Have you played in the Aussie Millions every year?

I played the following year and again made four final tables with three seconds and a fifth but no good in the Main Event. I also went in 2005 and had a great shot in the Main Event, only for aces to get there on the river after I had flopped a set.

In your opinion, what is it that makes the Aussie Millions such a special event?

Top of the list is simple — the people. What a great melting pot of niceness Australia seems to have assembled. Then of course, we have Crown itself. I simply love this place above anywhere else I have played poker. My wife and I have often thought that Australia could one day become our home but as it is, Vegas is just fine for us at the moment.
Is poker a big part of your life? How often do you play? What are your favorite games and why?

I always wanted to return and commit to poker but never seemed to feel well enough until these last two years. With working on the games however, it left very little time to travel and commit to live play. It was actually a perfect set up until Black Friday.

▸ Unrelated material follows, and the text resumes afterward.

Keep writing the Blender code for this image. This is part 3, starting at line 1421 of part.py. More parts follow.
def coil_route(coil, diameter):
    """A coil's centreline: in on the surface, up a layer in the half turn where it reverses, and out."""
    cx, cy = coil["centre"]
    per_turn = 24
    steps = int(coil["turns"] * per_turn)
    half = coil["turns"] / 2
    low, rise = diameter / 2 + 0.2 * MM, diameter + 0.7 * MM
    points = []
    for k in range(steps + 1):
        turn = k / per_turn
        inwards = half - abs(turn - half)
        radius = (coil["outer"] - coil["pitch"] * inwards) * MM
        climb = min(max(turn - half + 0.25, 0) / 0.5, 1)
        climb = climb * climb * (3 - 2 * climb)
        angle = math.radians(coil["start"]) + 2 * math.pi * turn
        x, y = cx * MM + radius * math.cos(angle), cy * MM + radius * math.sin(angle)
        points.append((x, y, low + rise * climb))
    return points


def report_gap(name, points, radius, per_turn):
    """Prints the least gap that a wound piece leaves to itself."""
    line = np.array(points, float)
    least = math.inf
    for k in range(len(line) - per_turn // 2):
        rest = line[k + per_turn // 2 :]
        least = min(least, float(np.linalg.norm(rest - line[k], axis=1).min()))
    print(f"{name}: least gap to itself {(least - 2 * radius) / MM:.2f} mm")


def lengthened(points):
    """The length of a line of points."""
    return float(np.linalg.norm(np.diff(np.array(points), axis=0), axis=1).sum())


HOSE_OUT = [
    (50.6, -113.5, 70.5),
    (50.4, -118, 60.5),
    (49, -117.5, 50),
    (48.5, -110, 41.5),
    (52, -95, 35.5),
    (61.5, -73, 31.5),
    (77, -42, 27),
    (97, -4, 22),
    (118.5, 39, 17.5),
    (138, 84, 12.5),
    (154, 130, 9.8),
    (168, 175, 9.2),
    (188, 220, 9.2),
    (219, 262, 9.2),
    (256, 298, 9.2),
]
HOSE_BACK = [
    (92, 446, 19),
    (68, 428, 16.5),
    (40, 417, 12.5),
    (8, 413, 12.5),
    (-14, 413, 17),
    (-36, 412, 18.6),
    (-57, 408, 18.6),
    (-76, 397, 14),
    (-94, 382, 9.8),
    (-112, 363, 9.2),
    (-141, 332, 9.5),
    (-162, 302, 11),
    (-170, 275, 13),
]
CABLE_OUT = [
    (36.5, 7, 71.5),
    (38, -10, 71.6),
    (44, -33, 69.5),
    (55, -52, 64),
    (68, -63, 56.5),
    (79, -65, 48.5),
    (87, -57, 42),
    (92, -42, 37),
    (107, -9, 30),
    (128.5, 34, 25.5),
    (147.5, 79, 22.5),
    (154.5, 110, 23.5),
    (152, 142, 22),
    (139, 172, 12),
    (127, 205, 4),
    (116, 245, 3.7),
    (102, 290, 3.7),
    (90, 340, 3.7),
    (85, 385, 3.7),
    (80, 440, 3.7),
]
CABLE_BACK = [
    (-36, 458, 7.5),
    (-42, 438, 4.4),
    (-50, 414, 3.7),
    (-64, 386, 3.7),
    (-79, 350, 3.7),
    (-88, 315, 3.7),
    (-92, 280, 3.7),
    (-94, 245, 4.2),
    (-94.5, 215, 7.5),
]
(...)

I would play online as much as I needed to and focused on working on my games. More importantly, I love being at home with a wife and a relationship that has exceeded every possible expectation. I more or less went from a seven-deuce to aces at a time when any ace would have been a bonus.

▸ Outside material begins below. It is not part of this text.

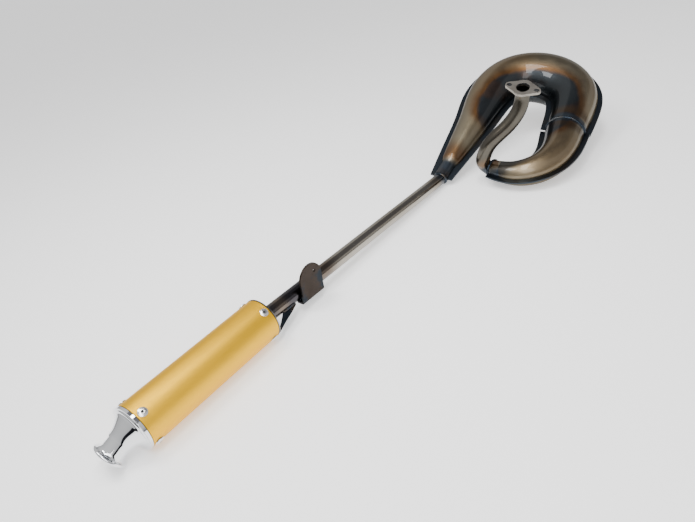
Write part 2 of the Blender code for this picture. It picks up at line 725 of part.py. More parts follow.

Of all the games, pot-limit Omaha is by far my favorite game, especially six-handed. Overall though, I must admit to enjoying many forms of poker. I hope to one day enjoy some of the formats I have put together, but we will see.

You have two nicknames: “The Poet” and “The Silver Fox.” What's the story behind those nicknames?

Silver Fox was given to me by a friend in Birmingham. I think the silver hair had something to do with it. As for The Poet, I used to write poems in the old days and someone from Nottingham came up with it. Such a long time ago now, can’t remember who.

You were nominated for European Poker Player of the Year in both 2002 and 2003. What was it like being nominated for such a prestigious honor?

As far as European Player of the Year 2002 goes, it was a no-contest. In fact, I doubt if there has been a year when the outcome was so one-sided. However, something happened on the way to Helsinki and to my receiving the award. What followed was really farcical and left the eventual “winner“ Gary Bush, fuming at “given an award that everyone knew belong to Peter.”

Suffice to say, with the Aussie Millions being the next event after Helsinki, there was only going to be one winner. In fact, Erik and I looked at the odds for the event beforehand and they had us both at 40-1 joint favorites. I remarked to Erik that I felt insulted at being joint favorite. We both smiled. He knew what I meant, how driven I was.

You must understand, I found poker fun. Sure, I had immense belief in myself but, it was always with a smile. There was no ego as such, just a belief that I could overcome the cards to win. Smiling and having fun along the way was fundamental to winning. Winning meant nothing unless it came with the same attitude that I had applied all my life.

This time, however, seven people (seven judges involved in the awards) decided to add a little anger into the mix. To be truthful, if the event played out in the same manner, I would never have won. However, being fired up as I was, I took my game to a new level in terms of being in the zone and following my instincts. So rather than be upset at people, I used emotion as a driving force.

I think the only thing that upset me about the whole thing was that 2002 was really a year in poker that a player could only dream about. More importantly, it happened during a year when my personal life was a living hell. Perhaps that’s why I did so well on a poker table. I played not to get busted. If you busted me, you were sending me to hell and I didn’t want to go there.

In the end, I dedicated my win to those involved in the awards. I did get an apology, as it happens. It took about six years and the apology was somewhat woeful in manner. Something along the lines of "…..sorry about you know what.” I smiled. It was long forgotten in my mind as I actually enjoyed a good relationship with most of the people involved.

What are you up to now and what are your plans for the near future?

Good question. Obviously, having spent the last four or five years creating new games, the plan is to look at forming relationships within the gaming industry. It may sound simple enough, especially if the games have promise, however, the events of the last few years has ensured that great patience was required. We have had opportunities with a few operations, and perhaps we should have taken one or two but; we chose to wait and see how things developed.

With now having a CEO running things and now feeling better than ever, returning to poker is a realistic option. I suppose I want to be in a position where I can promote the games. I think combining these two passions will be the ultimate inspiration to perhaps coming back and achieving something special in the game. I am currently exploring a couple of options that may well just see this coming together.

I am now getting ready for the trip to Australia. So looking forward to the trip and to perhaps another story.